Through pollen sampling during the spring (April 1st) to fall (October 31st), the pollen of this region’s allergic plants can be identified. Important allergic plants produce wind-dispersed pollen that adheres to ova resulting in plant seeds and reproduction. A compact sphere of protein and some carbohydrate, this pollen ranges in size from 20-150 microns. These microscopic pollen grains are normally invisible to the human eye.
Our office counts pollen on a daily basis using an electronic device termed a rotorod. The rotorod spins one of every six minutes over a 24-hour period and collects the pollen on a greased rod’s surface.
Once collected, the rods are stained and the pollen counted by Dr. Callanan or B. Shaddy, L.P.N. The results are published in the Idaho Statesman as a public service. Online pollen counts are now available on this website. The pollen data is vital to the understanding of the area allergens. Without such information, formulating an allergy extract for the allergy patient is guesswork. Each season the pollen pattern changes, as it is weather dependent. The spring tree pollen time is especially variable. The heavy rain in May suppressed the pollen count. Ideal pollen conditions consist of hot, dry, windy weather. The wind disperses high volumes of pollen, resulting in flares of allergy symptoms. These conditions occurred during the final week of May, producing high counts of grass pollen.
Southwest Idaho has a long growing season.
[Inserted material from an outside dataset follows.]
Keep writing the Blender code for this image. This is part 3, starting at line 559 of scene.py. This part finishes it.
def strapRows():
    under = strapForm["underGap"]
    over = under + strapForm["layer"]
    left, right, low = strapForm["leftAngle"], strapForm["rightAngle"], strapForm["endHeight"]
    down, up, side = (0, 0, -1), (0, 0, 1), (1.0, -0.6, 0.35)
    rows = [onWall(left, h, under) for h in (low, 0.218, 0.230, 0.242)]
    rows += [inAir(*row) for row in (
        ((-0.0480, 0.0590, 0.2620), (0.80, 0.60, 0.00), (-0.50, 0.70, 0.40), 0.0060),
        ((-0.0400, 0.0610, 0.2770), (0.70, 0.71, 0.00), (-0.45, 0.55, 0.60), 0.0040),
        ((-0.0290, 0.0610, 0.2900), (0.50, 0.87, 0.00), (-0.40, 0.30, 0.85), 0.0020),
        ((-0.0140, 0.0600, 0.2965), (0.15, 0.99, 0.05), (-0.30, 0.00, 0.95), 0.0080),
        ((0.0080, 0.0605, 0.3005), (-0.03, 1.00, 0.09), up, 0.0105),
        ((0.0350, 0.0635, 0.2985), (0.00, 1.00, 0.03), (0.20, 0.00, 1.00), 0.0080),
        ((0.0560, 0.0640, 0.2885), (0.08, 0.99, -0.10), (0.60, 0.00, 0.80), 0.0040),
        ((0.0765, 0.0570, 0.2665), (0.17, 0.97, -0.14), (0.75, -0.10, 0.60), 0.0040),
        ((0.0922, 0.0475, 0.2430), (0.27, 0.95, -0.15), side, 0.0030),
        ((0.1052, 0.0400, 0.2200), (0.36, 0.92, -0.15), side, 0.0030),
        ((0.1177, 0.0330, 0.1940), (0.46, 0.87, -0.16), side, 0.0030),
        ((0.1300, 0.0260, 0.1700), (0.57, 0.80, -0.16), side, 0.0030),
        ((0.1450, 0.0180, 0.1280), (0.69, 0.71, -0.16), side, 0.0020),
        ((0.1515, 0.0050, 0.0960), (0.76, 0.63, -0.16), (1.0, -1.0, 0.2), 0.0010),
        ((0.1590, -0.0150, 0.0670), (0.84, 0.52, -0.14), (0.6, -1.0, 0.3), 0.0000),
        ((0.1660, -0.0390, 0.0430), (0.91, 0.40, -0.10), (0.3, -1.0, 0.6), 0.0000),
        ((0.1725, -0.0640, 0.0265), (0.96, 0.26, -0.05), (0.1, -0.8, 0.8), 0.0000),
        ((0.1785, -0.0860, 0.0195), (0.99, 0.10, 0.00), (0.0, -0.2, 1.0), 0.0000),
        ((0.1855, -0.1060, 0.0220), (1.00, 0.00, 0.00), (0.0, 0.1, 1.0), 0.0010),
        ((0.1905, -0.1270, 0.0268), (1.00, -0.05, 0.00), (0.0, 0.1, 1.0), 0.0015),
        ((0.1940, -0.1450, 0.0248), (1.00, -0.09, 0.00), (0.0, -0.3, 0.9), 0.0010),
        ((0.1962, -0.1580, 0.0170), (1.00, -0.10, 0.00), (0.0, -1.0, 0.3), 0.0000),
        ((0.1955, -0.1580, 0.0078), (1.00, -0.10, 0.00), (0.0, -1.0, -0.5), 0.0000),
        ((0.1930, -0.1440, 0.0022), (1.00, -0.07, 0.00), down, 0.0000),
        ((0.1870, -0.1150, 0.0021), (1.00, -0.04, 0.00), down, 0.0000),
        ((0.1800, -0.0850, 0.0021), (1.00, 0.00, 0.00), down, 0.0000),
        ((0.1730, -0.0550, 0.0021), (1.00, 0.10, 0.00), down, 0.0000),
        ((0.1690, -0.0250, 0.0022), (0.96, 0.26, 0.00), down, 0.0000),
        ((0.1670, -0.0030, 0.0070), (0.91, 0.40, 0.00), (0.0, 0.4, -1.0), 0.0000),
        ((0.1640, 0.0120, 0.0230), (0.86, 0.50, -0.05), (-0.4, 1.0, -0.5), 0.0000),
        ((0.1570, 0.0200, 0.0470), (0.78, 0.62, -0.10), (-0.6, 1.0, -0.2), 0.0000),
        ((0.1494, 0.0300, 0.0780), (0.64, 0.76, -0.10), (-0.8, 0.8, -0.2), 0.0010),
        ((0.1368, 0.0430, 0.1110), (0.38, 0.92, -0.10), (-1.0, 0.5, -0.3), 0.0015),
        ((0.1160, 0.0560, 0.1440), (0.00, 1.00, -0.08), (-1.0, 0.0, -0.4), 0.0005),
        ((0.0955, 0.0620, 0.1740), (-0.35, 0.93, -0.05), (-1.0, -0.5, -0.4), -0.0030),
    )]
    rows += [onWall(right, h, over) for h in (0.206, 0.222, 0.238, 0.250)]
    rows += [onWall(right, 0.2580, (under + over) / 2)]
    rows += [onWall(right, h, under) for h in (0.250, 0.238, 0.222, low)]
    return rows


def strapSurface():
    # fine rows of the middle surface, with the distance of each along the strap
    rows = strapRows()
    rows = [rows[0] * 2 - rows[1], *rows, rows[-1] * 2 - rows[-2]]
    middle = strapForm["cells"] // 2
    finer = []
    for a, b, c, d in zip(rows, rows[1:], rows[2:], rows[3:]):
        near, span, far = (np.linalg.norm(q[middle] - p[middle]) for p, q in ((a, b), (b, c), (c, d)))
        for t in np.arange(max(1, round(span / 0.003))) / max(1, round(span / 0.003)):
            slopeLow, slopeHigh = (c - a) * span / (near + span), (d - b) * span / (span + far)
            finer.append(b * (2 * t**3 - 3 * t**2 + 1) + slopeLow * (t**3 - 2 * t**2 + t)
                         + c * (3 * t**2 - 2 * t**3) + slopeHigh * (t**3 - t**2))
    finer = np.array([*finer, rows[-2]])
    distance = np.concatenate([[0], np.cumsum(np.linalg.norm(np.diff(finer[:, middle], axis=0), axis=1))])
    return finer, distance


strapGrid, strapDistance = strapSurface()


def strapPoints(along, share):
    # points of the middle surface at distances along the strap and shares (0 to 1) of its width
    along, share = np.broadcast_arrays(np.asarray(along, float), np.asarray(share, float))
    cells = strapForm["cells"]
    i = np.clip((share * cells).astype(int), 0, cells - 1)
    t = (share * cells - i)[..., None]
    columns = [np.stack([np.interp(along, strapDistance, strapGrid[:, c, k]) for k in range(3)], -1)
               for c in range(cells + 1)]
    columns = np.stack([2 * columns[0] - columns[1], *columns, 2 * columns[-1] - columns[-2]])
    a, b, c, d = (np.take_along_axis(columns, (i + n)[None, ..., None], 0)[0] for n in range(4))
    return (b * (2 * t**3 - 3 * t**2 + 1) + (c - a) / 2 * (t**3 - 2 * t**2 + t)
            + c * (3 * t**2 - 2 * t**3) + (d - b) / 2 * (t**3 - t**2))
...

The worst allergic pollens are grass in late May and especially the first two weeks of June to the Fourth of July. Plus, high mountain pastures of Timothy can bloom in July. The sagebrush pollen is comparable to grass as a cause of allergy, causing late summer and fall symptoms. Sagebrush pollen peaks from September 15 to October 15 in Boise. The weed season (Russian thistle, ragweed, etc.) is of moderate importance allergenically in August and early September. As in most areas of medicine or science, allergic information is not static. Even though I have been sampling pollen since 1971 in Southwest Idaho, a new location at Mercy Medical Center North revealed new spring pollens that have significant allergic potential, namely mulberry, an ornamental tree, and rumex, an introduced weed.
In closing, I should emphasize the importance of integrating a seasonal allergy patient’s symptoms with direct skin testing and a daily area pollen count. This approach, in conjunction with immunotherapy, offers the best prospect of relief for moderate to severe seasonal allergy symptoms.
*An allergist is a physician trained in the general field of internal medicine or pediatrics with a further two years of training in the specialty of allergy. Allergists are also board certified in their general field, as well as the specialty of allergy.